AGENDA ORIENTAL, SANTO DOMINGO.
Por: Julio César Garcia Mazara, MA
En la historia dominicana, pocas figuras despiertan tanta admiración, controversia y respeto como el coronel Francisco Alberto Caamaño Deñó. Su nombre no solo representa una época turbulenta en la República Dominicana, sino también el eco profundo de la dignidad y el coraje frente a la injusticia. Caamaño no fue un político tradicional ni un militar obediente a las estructuras de poder. Fue un hombre que decidió, en medio del caos, ponerse del lado del pueblo y de la legalidad institucional, aun a costa de su vida.
Nacido el 11 de junio de 1932 en el Hospital Padre Billini del Distrito Nacional, Caamaño provenía de una familia de profundas raíces militares. Su padre, el general Fausto Caamaño Medina, fue parte del engranaje trujillista, lo cual hace aún más notable el camino de ruptura ética que seguiría el hijo. Desde joven, Francisco Alberto demostró disciplina, formación castrense y vocación de servicio. Sin embargo, la obediencia ciega al poder no sería uno de sus sellos: la suya sería una lealtad a los principios, no a los regímenes.
En 1965, cuando estalló la Revolución de Abril, Caamaño emergió como líder inesperado pero decisivo. Ante el golpe de Estado de 1963 que derrocó al presidente Juan Bosch, Caamaño asumió la defensa de la Constitución con firmeza. La historia lo registra no solo por oponerse a los golpistas dominicanos, sino por resistir con valentía la invasión estadounidense que, con el pretexto de proteger intereses foráneos, intervino militarmente en suelo dominicano. Su célebre negativa a rendirse ante el embajador de los Estados Unidos —”lucharemos hasta el final”— no fue una simple frase, sino un manifiesto de soberanía que aún resuena.
El Congreso Nacional, reconociendo la legitimidad de su liderazgo, lo proclamó presidente constitucional el 3 de mayo de 1965. Desde esa breve tribuna, emitió decretos que simbolizaban la refundación de una nación: renombró lugares emblemáticos con sentido patriótico, promovió una narrativa de justicia, e intentó gobernar desde el honor y no desde la ambición. Pero su gobierno fue efímero. La firma del Acta de Reconciliación y la presión internacional forzaron su renuncia en septiembre del mismo año.
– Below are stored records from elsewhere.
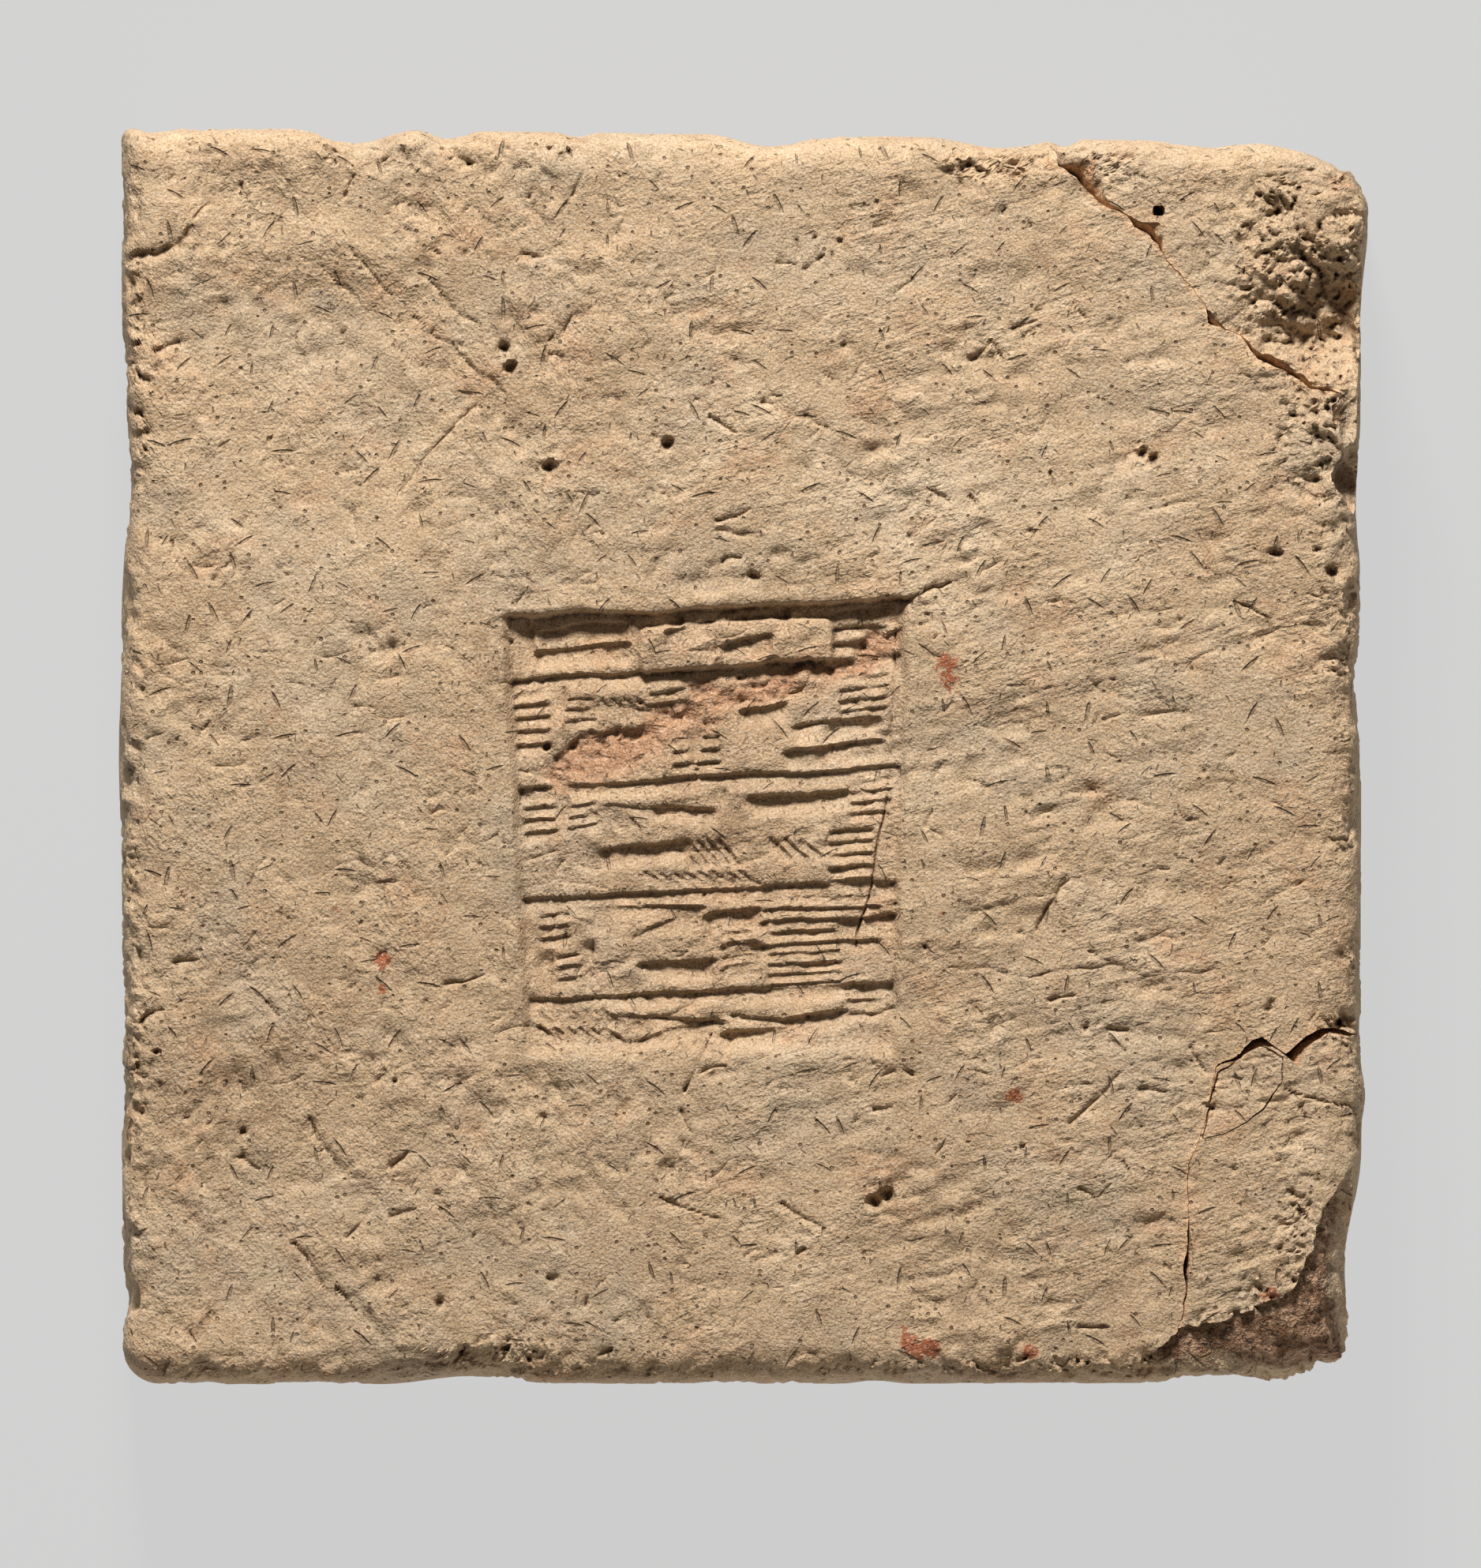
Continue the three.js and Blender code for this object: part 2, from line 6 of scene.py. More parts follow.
import bpy
import numpy as np
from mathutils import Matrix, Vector


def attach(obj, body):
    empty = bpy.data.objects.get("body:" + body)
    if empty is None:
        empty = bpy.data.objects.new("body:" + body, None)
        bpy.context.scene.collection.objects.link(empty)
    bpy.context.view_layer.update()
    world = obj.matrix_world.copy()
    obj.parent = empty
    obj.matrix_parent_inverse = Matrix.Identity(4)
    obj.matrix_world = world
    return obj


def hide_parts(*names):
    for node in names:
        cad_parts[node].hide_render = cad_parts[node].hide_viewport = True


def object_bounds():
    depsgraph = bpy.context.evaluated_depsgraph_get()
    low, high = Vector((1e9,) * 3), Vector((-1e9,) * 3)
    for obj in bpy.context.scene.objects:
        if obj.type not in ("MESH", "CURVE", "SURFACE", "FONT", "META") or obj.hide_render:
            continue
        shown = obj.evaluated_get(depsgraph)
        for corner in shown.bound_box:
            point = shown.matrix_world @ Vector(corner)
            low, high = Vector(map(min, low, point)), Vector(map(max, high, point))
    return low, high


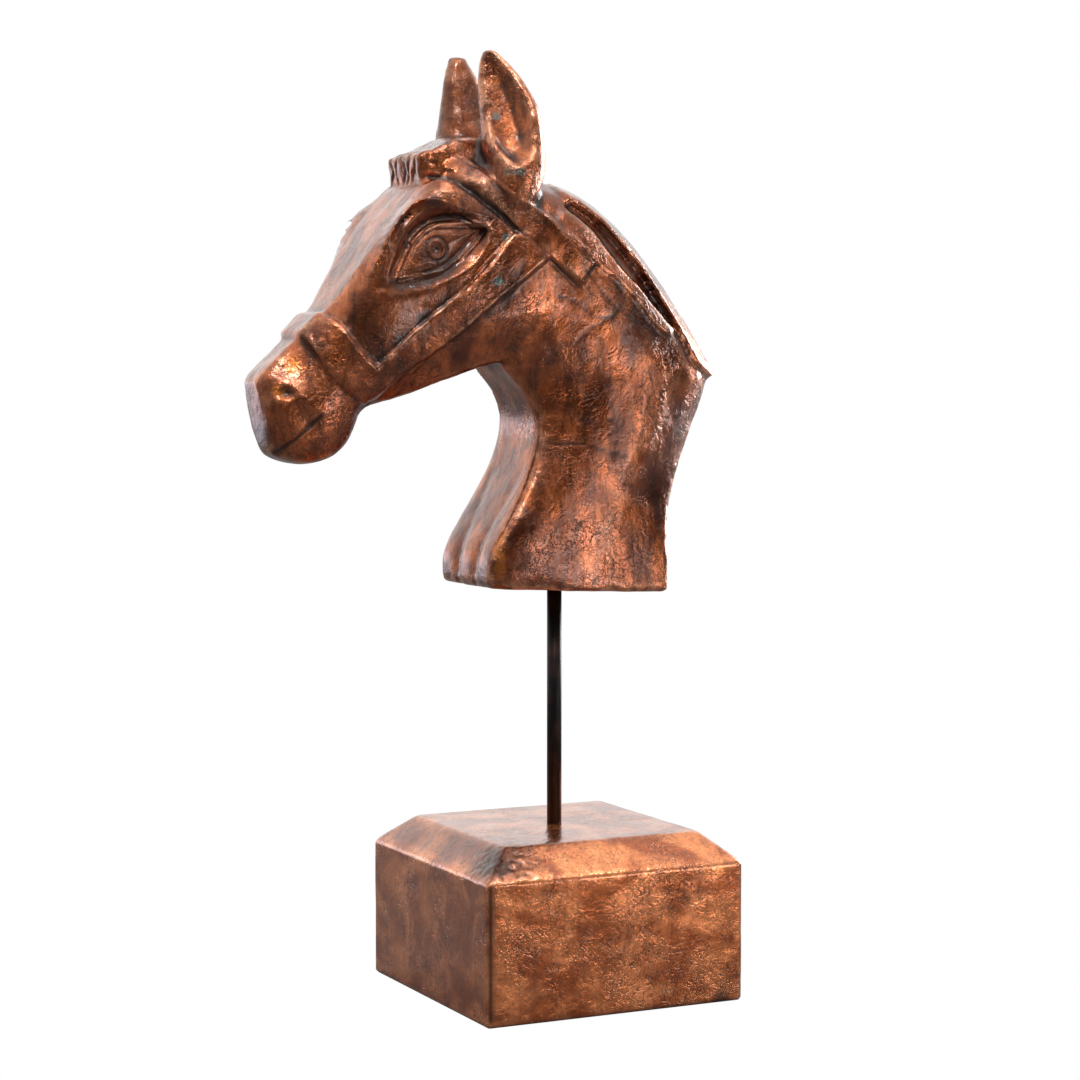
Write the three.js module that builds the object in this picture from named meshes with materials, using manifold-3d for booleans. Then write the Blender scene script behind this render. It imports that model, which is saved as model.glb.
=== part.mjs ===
// A carved horse head, clad in thin copper sheet, on an iron rod and a square plinth.
// Millimetres, +Z up, the horse faces -X, and Y = 0 is the plane of symmetry.
// The origin is the middle of the plinth's underside.
import * as THREE from 'three'
import { mergeVertices } from 'three/addons/utils/BufferGeometryUtils.js'
import Module from 'manifold-3d'

const wasm = await Module()
wasm.setup()

// ---- driving dimensions ----
const PLINTH_SIDE = 180
const PLINTH_WALL = 90 // upright part of each side
const PLINTH_BEVEL = 18.2 // height of the sloping edge above it
const PLINTH_INSET = 21 // how far that slope runs in
const PLINTH_CORNER = 3 // rounding of the upright edges
const ROD_RADIUS = 4.75
const ROD_SINK = 30 // how far the rod goes into the plinth and into the neck
const FIT_GAP = 0.3 // clearance round each end of the rod
const NECK_FOOT = 262 // height of the neck's underside at the rod
const NECK_TILT = 2.9 // degrees by which that underside rises to the front
const STRAP_RISE = 2.6 // how far the bridle straps stand off the head
const NOSEBAND_RISE = 3.2
const MANE_RISE = 3.2
const SLAB_RISE = 1.6
const MANE_LINE_DEPTH = 2
const BIG = 400 // longer than the head, for cutting tools

const PLINTH_TOP = PLINTH_WALL + PLINTH_BEVEL

// ---- solids ----
/** A manifold solid from a closed geometry. */
function solid(geometry) {
  geometry.deleteAttribute('normal')
  geometry.deleteAttribute('uv')
  const merged = mergeVertices(geometry, 1e-4)
  const mesh = new wasm.Mesh({
    numProp: 3,
    vertProperties: new Float32Array(merged.attributes.position.array),
    triVerts: new Uint32Array(merged.index.array),
  })
  return new wasm.Manifold(mesh)
}

/** The finished geometry of a manifold solid. */
function geometryOf(manifold) {
  const mesh = manifold.getMesh()
  const geometry = new THREE.BufferGeometry()
  geometry.setAttribute('position', new THREE.BufferAttribute(mesh.vertProperties, 3))
  geometry.setIndex(new THREE.BufferAttribute(mesh.triVerts, 1))
  geometry.computeVertexNormals()
  return geometry
}

/** The same solid on the other side of the plane of symmetry. */
function mirrored(geometry) {
  const copy = geometry.clone()
  copy.scale(1, -1, 1)
  const index = copy.index.array
  for (let i = 0; i < index.length; i += 3) {
    const first = index[i]
    index[i] = index[i + 1]
    index[i + 1] = first
  }
  return copy
}

/** Closed skin through rings of equally many [x, y, z] points, with a fan on each end. */
function skin(rings) {
  const count = rings[0].length
  const points = rings.flat()
  const faces = []
  for (let r = 0; r + 1 < rings.length; r++) {
    for (let i = 0; i < count; i++) {
      const a = r * count + i
      const b = r * count + ((i + 1) % count)
      faces.push(a, b, a + count)
      faces.push(b, b + count, a + count)
    }
  }
  for (const r of [0, rings.length - 1]) {
    const centre = points.length
    points.push([0, 1, 2].map((k) => rings[r].reduce((sum, p) => sum + p[k], 0) / count))
    for (let i = 0; i < count; i++) {
      const a = r * count + i
      const b = r * count + ((i + 1) % count)
      faces.push(...(r === 0 ? [centre, b, a] : [centre, a, b]))
    }
  }
  const geometry = new THREE.BufferGeometry()
  geometry.setAttribute('position', new THREE.Float32BufferAttribute(points.flat(), 3))
  geometry.setIndex(faces)
  return outward(geometry)
}

/** Turns the faces of a closed geometry to point out. */
function outward(geometry) {
  const p = geometry.attributes.position
  const index = geometry.index.array
  const [a, b, c] = [new THREE.Vector3(), new THREE.Vector3(), new THREE.Vector3()]
  let volume = 0
  for (let i = 0; i < index.length; i += 3) {
    a.fromBufferAttribute(p, index[i])
    b.fromBufferAttribute(p, index[i + 1])
    c.fromBufferAttribute(p, index[i + 2])
    volume += a.dot(b.cross(c))
  }
  if (volume < 0) {
    for (let i = 0; i < index.length; i += 3) {
      const first = index[i]
      index[i] = index[i + 1]
      index[i + 1] = first
    }
  }
  return geometry
}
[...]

El exilio en Londres no apagó su espíritu. Desde allí, y posteriormente desde Cuba, planeó una acción guerrillera para derrocar al nuevo régimen instaurado por Joaquín Balaguer, el delfín de Trujillo, quien había regresado al poder mediante unas elecciones cuestionadas. Su desembarco en Playa Caracoles en febrero de 1973 fue una hazaña suicida: apenas nueve hombres en un país vigilado por un aparato represivo letal. A trece días de su llegada, fue capturado, torturado y ejecutado extrajudicialmente por órdenes del alto mando militar, con la complicidad del presidente Balaguer.
El caso de Caamaño trasciende la lucha armada. Su ejecución extrajudicial representa uno de los episodios más oscuros de la represión política dominicana del siglo XX. Que hoy, más de medio siglo después, no se sepa con certeza dónde están sus restos, es una deuda abierta del Estado con su historia y su pueblo.
Sin embargo, su legado ha resistido la niebla del olvido. Escuelas, avenidas, canciones y monumentos rinden homenaje al “Coronel de Abril”. Pero más importante aún: Caamaño vive en el imaginario de una nación que, una y otra vez, se ha visto enfrentada al dilema de su soberanía, de su dignidad, de su democracia.
Francisco Alberto Caamaño Deñó no fue un mártir accidental. Fue un hombre consciente, lúcido, decidido a encarnar los valores más nobles de la República. Su vida fue una declaración permanente de resistencia frente al autoritarismo, al entreguismo y a la ignominia. Recordarlo hoy no es solo un acto de memoria histórica, sino un acto de defensa activa de la democracia que él defendió con su sangre.
Y como escribió Pedro Mir: “un hombre así, que muere así, no muere”.